#### WORK REQUIRED
Pick out and copy every line below that has the word "scene".

#### DATASET SECTION
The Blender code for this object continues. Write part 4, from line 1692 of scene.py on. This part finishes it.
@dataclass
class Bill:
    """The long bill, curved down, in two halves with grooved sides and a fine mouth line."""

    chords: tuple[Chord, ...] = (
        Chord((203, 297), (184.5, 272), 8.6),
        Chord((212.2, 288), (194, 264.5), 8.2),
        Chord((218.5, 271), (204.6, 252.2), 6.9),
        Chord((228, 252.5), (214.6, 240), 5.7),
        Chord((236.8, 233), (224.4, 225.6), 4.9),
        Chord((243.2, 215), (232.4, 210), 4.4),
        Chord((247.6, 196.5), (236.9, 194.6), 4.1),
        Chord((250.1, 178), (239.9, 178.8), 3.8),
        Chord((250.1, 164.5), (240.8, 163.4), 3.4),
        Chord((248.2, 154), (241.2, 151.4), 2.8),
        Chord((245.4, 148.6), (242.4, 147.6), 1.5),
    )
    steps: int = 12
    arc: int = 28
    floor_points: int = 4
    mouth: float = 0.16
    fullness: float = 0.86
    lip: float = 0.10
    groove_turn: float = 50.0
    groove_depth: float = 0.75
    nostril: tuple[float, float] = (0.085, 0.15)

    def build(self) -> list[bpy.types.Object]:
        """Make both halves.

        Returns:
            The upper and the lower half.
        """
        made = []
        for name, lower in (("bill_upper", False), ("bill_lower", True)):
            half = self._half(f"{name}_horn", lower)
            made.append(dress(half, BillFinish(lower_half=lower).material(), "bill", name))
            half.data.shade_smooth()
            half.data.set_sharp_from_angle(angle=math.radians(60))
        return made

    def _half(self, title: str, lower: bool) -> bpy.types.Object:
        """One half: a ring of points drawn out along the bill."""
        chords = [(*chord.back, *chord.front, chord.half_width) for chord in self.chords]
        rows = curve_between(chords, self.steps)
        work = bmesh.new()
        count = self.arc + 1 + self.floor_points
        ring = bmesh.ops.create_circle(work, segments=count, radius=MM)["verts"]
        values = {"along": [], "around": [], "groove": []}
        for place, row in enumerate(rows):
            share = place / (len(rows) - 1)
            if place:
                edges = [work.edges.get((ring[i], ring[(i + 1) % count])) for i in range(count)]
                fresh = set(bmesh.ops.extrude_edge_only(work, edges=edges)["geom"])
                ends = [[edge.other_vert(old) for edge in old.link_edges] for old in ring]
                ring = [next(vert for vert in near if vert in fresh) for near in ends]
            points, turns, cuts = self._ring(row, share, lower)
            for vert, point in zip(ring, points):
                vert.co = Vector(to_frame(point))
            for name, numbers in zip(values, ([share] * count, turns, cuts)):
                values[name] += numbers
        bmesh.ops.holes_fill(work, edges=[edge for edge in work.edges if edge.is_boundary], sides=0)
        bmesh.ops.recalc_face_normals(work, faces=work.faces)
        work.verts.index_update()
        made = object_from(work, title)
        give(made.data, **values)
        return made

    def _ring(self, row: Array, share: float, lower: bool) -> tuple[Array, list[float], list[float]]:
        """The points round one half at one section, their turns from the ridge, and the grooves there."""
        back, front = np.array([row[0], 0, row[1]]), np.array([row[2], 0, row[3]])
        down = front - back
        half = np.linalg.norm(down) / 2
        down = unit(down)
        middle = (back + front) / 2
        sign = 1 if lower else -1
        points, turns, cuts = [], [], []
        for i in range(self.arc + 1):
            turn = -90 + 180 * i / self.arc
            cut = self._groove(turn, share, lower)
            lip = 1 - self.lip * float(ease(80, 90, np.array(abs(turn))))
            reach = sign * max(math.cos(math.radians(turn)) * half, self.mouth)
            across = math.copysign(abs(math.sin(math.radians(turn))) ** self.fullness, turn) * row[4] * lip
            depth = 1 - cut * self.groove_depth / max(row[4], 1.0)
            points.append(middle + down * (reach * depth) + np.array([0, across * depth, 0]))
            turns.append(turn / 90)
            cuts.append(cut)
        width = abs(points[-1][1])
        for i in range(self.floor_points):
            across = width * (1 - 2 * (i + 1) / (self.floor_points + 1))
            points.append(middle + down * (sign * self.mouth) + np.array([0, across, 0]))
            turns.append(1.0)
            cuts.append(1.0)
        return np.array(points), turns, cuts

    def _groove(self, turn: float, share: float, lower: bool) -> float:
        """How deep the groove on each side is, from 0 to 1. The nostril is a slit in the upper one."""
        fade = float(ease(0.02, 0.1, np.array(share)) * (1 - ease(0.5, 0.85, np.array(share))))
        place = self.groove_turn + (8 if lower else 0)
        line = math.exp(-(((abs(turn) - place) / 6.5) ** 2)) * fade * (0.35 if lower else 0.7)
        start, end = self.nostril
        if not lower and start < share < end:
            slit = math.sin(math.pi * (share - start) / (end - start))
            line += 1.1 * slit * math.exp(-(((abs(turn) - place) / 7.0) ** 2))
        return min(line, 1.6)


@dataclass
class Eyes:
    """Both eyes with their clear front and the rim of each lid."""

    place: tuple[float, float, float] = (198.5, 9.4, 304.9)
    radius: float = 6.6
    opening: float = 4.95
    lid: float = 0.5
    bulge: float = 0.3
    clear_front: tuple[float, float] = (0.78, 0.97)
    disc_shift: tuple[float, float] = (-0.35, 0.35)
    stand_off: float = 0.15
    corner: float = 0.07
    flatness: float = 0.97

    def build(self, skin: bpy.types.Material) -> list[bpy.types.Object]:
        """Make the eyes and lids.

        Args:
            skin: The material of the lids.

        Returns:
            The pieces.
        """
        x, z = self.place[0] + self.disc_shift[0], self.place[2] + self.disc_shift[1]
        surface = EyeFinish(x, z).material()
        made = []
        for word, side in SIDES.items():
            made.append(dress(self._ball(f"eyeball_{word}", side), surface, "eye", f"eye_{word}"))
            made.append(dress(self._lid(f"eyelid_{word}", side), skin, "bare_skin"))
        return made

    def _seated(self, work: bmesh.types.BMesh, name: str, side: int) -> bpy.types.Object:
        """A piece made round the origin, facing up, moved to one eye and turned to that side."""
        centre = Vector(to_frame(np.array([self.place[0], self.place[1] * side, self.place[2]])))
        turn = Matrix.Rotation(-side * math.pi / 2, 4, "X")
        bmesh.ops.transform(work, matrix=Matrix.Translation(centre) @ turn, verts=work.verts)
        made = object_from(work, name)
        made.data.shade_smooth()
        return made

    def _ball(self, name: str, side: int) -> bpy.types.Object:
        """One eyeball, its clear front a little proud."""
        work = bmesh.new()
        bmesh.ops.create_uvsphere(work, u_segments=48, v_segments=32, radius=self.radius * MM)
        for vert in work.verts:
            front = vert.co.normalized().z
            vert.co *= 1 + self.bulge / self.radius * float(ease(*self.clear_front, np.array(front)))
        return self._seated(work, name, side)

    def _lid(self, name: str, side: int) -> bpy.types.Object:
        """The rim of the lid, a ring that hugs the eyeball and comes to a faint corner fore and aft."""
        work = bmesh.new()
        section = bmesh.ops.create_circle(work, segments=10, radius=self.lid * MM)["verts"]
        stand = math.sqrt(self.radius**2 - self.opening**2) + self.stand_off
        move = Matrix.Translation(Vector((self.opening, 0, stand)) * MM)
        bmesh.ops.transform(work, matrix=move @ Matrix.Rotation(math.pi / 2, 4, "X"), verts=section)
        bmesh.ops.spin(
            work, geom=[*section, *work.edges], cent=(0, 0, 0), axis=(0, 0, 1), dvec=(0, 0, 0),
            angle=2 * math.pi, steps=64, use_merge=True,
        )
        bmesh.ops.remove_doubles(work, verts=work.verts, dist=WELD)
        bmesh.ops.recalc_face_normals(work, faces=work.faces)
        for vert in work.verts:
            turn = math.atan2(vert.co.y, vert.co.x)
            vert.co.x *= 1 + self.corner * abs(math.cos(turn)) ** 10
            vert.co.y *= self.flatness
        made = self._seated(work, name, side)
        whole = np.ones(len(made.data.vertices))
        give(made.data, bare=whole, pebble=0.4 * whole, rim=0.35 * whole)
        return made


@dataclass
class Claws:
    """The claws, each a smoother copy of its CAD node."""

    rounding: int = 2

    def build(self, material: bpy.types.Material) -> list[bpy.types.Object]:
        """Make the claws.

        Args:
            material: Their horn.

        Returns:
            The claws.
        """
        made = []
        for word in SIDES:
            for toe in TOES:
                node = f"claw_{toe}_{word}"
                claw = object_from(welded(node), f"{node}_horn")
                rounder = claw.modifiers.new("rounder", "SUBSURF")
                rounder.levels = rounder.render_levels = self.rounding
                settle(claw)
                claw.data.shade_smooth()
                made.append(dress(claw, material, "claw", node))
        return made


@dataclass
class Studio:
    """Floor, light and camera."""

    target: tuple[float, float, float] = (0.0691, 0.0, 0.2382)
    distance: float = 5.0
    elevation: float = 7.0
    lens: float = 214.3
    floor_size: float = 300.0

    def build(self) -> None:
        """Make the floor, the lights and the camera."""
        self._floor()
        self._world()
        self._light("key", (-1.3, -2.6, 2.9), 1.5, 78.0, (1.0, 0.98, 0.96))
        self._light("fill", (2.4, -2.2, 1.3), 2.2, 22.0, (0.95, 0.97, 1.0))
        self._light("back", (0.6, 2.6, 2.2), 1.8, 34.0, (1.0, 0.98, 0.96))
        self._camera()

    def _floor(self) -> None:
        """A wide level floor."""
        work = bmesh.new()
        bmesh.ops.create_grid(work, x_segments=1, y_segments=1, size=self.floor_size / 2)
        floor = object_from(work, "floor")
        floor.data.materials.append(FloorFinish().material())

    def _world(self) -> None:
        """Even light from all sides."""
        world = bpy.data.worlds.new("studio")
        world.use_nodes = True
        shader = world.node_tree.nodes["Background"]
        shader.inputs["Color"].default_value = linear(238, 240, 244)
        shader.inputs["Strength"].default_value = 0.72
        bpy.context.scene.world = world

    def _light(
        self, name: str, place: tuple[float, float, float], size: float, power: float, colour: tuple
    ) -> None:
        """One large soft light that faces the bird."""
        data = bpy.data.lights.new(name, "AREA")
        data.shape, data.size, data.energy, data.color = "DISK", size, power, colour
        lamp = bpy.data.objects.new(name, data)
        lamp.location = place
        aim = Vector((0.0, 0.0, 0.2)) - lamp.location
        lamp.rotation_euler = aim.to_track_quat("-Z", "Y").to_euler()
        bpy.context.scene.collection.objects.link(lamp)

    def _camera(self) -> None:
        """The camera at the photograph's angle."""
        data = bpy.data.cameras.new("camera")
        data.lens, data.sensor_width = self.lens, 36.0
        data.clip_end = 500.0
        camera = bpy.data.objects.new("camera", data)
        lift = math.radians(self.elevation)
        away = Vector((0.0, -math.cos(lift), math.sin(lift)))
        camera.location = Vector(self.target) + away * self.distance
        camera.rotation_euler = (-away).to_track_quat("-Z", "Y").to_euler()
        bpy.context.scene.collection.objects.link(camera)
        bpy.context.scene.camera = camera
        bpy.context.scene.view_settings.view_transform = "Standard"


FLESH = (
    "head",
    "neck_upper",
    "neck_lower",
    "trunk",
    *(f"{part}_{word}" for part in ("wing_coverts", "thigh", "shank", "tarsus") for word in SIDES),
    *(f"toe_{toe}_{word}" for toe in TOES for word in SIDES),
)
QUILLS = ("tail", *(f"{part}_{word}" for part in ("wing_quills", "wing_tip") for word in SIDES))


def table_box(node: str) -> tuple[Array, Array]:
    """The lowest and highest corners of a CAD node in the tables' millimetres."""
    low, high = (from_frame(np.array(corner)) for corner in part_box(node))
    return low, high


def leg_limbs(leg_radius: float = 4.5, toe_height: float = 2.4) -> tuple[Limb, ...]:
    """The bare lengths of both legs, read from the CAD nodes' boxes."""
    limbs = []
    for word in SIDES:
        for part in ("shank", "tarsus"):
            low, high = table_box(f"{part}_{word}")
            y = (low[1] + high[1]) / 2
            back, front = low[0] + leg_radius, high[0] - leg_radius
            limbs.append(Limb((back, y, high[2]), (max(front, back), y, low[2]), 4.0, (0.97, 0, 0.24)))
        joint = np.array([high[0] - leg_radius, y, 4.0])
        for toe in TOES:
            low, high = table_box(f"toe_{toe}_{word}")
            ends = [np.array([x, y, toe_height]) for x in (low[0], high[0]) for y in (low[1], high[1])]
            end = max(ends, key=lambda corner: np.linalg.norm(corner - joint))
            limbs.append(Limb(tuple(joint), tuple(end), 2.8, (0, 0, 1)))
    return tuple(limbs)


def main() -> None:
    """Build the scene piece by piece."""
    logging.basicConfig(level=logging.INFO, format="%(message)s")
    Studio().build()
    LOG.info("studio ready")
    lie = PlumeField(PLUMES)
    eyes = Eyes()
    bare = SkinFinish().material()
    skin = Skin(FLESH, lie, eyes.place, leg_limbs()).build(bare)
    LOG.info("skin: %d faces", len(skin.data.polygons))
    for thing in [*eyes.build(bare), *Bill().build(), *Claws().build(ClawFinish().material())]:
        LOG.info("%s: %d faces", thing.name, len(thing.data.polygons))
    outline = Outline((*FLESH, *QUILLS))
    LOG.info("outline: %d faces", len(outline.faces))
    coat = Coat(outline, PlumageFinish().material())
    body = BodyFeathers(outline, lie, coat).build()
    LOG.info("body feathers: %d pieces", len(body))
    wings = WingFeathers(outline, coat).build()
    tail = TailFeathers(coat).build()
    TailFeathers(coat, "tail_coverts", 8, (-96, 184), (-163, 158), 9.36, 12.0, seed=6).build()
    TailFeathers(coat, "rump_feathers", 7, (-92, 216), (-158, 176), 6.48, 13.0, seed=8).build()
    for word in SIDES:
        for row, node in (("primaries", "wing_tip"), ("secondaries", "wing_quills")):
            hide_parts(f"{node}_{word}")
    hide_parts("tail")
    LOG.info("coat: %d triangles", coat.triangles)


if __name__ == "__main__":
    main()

#### CORRECT ANSWER
The Blender code for this object continues. Write part 4, from line 1692 of scene.py on. This part finishes it.
        bpy.context.scene.world = world
        bpy.context.scene.collection.objects.link(lamp)
        bpy.context.scene.collection.objects.link(camera)
        bpy.context.scene.camera = camera
        bpy.context.scene.view_settings.view_transform = "Standard"
    """Build the scene piece by piece."""